What could this mean for us?
We easily complain about how we need more people in the pews or that we need God to show up in a different way.
We ask God to be exciting or extraordinary—we want God to again show up in the mysterious and the magical. And sometimes God does still show up like that.
But it is sometimes something ordinary that will save us or bind us together in a community of faith.
- A conversation.
- A trip together.
- A meal.
But here is how I also hear this text: that God is asking us all to come to the table and be fed. That in the context of Jesus’ ministry it doesn’t make sense to hear this part of Jesus’ teaching as only for a few people. All who come will be fed. Jesus invited all different kinds of people to learn from him, to walk beside him, to eat with him.
So, in this text Jesus is naming how God will call us and provide for us.
God will call us in all sorts of ways… we can’t contain or classify God’s call on our lives.
God’s call to us will meet us where we are—call us in ways that we will be able hear it if we listen.
God’s call to us will make sense to us as we are.
Which means that, to extend the carb metaphor—we will be fed with the bread that makes the most sense to us.
Bread is ordinary to us—it’s part of our everyday lives and can be incorporated into all sort of meals: French toast, bread pudding, croutons for salads.

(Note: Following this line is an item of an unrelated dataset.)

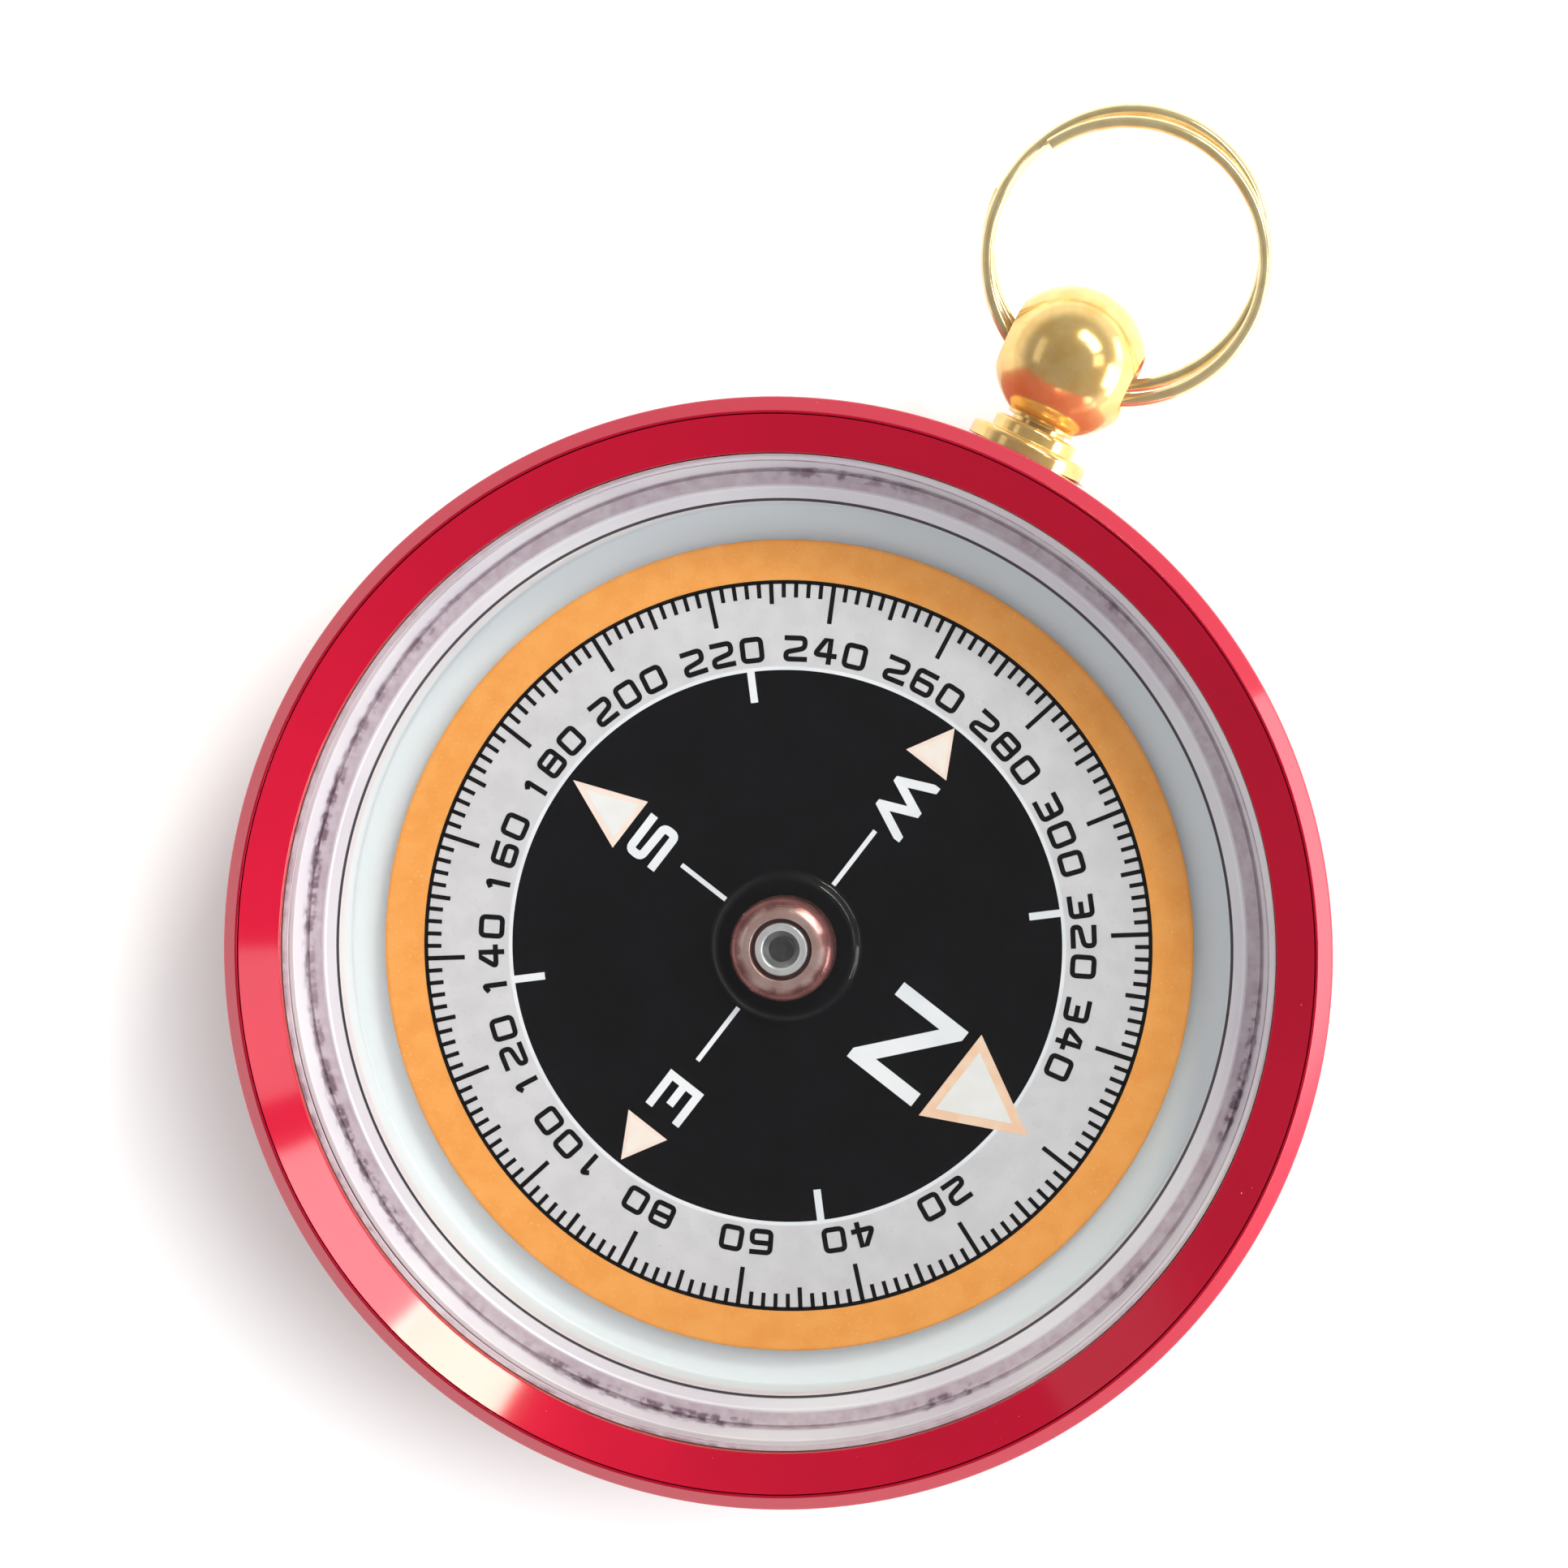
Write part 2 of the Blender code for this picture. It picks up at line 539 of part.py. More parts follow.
# Crown stem: a ball on a short neck, with a shank in the case's wall, and the ring's cross hole
neck_angle = math.degrees(math.asin(CROWN_NECK / CROWN_BALL)) - 90.0
stem_outline = [
    *arc((0.0, 0.0), CROWN_BALL, 90.0, neck_angle, 3 * ROUND_STEPS + 4),
    (CROWN_NECK, NECK_BASE - BALL_REACH),
    (CROWN_SHANK, NECK_BASE - BALL_REACH),
    (CROWN_SHANK, BLIND_END + SEAT_GAP - BALL_REACH),
    (0.0, BLIND_END + SEAT_GAP - BALL_REACH),
]
stem_outline[0] = (0.0, CROWN_BALL)
crown_place = (0.0, BALL_REACH, CROWN_HEIGHT)
crown_stem = turned("crown_stem", stem_outline, SMALL_STEPS, GOLD_PLATE, closed=False,
                    place=crown_place, turn=ALONG_Y)
cross_hole = cylinder("cross_hole_cutter", CROWN_HOLE, 3 * CROWN_BALL, crown_place, ALONG_X)
combine(crown_stem, cross_hole, "DIFFERENCE")

# Crown collar: a flange on the case's spot face with a rounded bead over it
bead_round = CROWN_BEAD_LENGTH / 2
flange_round = CROWN_FLANGE_THICKNESS / 2
bead_side = arc((CROWN_BEAD - bead_round, CROWN_FLANGE_THICKNESS + bead_round), bead_round,
                90.0, -45.0, ROUND_STEPS)
flange_side = arc((CROWN_FLANGE - flange_round, flange_round), flange_round, 90.0, 0.0, ROUND_STEPS)
crown_collar_outline = [
    (CROWN_SHANK + SEAT_GAP, CROWN_FLANGE_THICKNESS + CROWN_BEAD_LENGTH),
    *bead_side,
    *flange_side,
    (CROWN_FLANGE, 0.0),
    (CROWN_SHANK + SEAT_GAP, 0.0),
]
turned("crown_collar", crown_collar_outline, SMALL_STEPS, GOLD_PLATE, closed=True,
       place=(0.0, FLANGE_BASE, CROWN_HEIGHT), turn=ALONG_Y)


# Split ring: one wire of two turns, which steps from the lower turn to the upper one
ring_hinge = add_object("ring_hinge", None, PARTS, crown_place)


def smooth_step(value):
    value = min(max(value, 0.0), 1.0)
    return value * value * (3.0 - 2.0 * value)


def ring_points():
    """The wire's middle line, from the ring's hinge, as it runs twice round."""
    first = RING_STEP_AT + RING_STEP_HALF
    last = RING_STEP_AT + 4 * math.pi - RING_STEP_HALF
    count = 2 * RING_STEPS
    pitch = RING_WIRE + RING_TURN_GAP
    points = []
    for i in range(count + 1):
        angle = first + (last - first) * i / count
        past_step = angle - (RING_STEP_AT + 2 * math.pi)
        climb = smooth_step(past_step / (2 * RING_STEP_HALF) + 0.5)
        drift = smooth_step(past_step / math.pi + 0.5)
        centre_x = RING_SPLAY[0] * drift
        centre_y = RING_RADIUS - RING_HANG + RING_SPLAY[1] * (drift - 0.5)
        points.append((centre_x + RING_RADIUS * math.cos(angle),
                       centre_y + RING_RADIUS * math.sin(angle),
                       pitch * (climb - 0.5)))
    return points


ring_curve = bpy.data.curves.new("split_ring", "CURVE")
ring_curve.dimensions = "3D"
ring_curve.bevel_depth = RING_WIRE / 2
ring_curve.bevel_resolution = 2
ring_curve.use_fill_caps = True
ring_line = ring_curve.splines.new("POLY")
line = ring_points()
ring_line.points.add(len(line) - 1)
for point, place in zip(ring_line.points, line):
    point.co = (*place, 1.0)
ring_line.use_smooth = True
ring_curve.materials.append(GOLD_WIRE)
add_object("split_ring", ring_curve, PARTS, parent=ring_hinge)

bpy.context.view_layer.update()
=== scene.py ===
# Hiking compass, its looks: a red case, a floating dial under a clear crystal, a gold crown and ring.
# Metres, +Z up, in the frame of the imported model. The printed north lies 11.8 degrees clockwise of +X.

import math

import bmesh
import bpy
from mathutils import Matrix, Vector


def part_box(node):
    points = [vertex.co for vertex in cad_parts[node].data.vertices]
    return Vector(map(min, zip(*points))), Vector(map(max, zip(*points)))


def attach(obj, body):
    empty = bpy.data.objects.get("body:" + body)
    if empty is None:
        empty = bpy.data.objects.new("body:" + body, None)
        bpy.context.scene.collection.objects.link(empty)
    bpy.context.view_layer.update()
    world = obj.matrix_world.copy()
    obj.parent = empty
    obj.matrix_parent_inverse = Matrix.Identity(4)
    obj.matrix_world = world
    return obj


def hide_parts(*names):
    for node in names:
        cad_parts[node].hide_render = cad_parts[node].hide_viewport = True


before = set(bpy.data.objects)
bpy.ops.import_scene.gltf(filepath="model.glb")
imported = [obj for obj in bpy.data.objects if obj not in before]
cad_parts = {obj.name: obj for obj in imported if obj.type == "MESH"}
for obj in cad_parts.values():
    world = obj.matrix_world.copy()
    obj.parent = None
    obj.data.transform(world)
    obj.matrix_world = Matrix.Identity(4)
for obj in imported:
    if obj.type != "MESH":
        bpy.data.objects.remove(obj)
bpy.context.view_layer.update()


# Case body: the cup of the compass, turned from aluminium bar and dyed red by anodising.
# Its mouth is stepped for the crystal and the bezel, and its rim has a bright cut chamfer.
# The crown sits on a flat milled in its side, over a blind threaded hole.
MM = 0.001
SEAT_GAP = 0.2 * MM
TURNING_STEPS = 256
CORNER_STEPS = 4
MOST_OF_A_SIDE = 0.45
HOLD_PAST_ROUND = 1.1
WELD = 1e-7
SMOOTH_UP_TO = math.radians(35.0)


def rounded(corners, closed, holding=True):
    """Points of an outline whose corners are (x, y, ease): each is cut back by its ease and rounded.
    A holding point beside each end of the round keeps the flat next to it flat in its shading."""
    points = []
    last = len(corners) - 1
    for i, (x, y, ease) in enumerate(corners):
        here = Vector((x, y))
        if ease == 0.0 or (not closed and i in (0, last)):
            points.append(here)
            continue
        back = Vector(corners[i - 1][:2]) - here
        on = Vector(corners[(i + 1) % (last + 1)][:2]) - here
        ease = min(ease, MOST_OF_A_SIDE * back.length, MOST_OF_A_SIDE * on.length)
        back.normalize()
        on.normalize()
        if holding:
            points.append(here + HOLD_PAST_ROUND * ease * back)
        for step in range(CORNER_STEPS + 1):
            t = step / CORNER_STEPS
            points.append(here + ease * (back * (1 - t) ** 2 + on * t ** 2))
        if holding:
            points.append(here + HOLD_PAST_ROUND * ease * on)
    return points


def shade(mesh):
    """Shades a mesh smooth, apart from its sharp edges."""
    mesh.shade_smooth()
    mesh.set_sharp_from_angle(angle=SMOOTH_UP_TO)


def placed(name, data):
    """An object of the scene, at the origin, from a mesh, curve, lamp or camera."""
    piece = bpy.data.objects.new(name, data)
    bpy.context.scene.collection.objects.link(piece)
    return piece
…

But in some communities, its tortillas or rice or beans… we each have food that is a staple in our lives, food that feeds us day in and day out, food that we can’t help but bite into and savor as we chew it. Food that reminds us of who we are, so that we find ourselves sitting at the table with a big goofy grin on our faces. Food that reminds us that we are loved.
Jesus is the bread of life—the bread of life. The bread of life that draws us to God through faith. We don’t come to faith on our own, and we are not sustained on our own… instead we “are wooed, invited, even cajoled” to the table of God. We eat and then we bear witness to the meal that is both extraordinary and ordinary… a meal that we each are invited to and that all are invited to.
Jesus is the bread of life—come and be fed. Amen.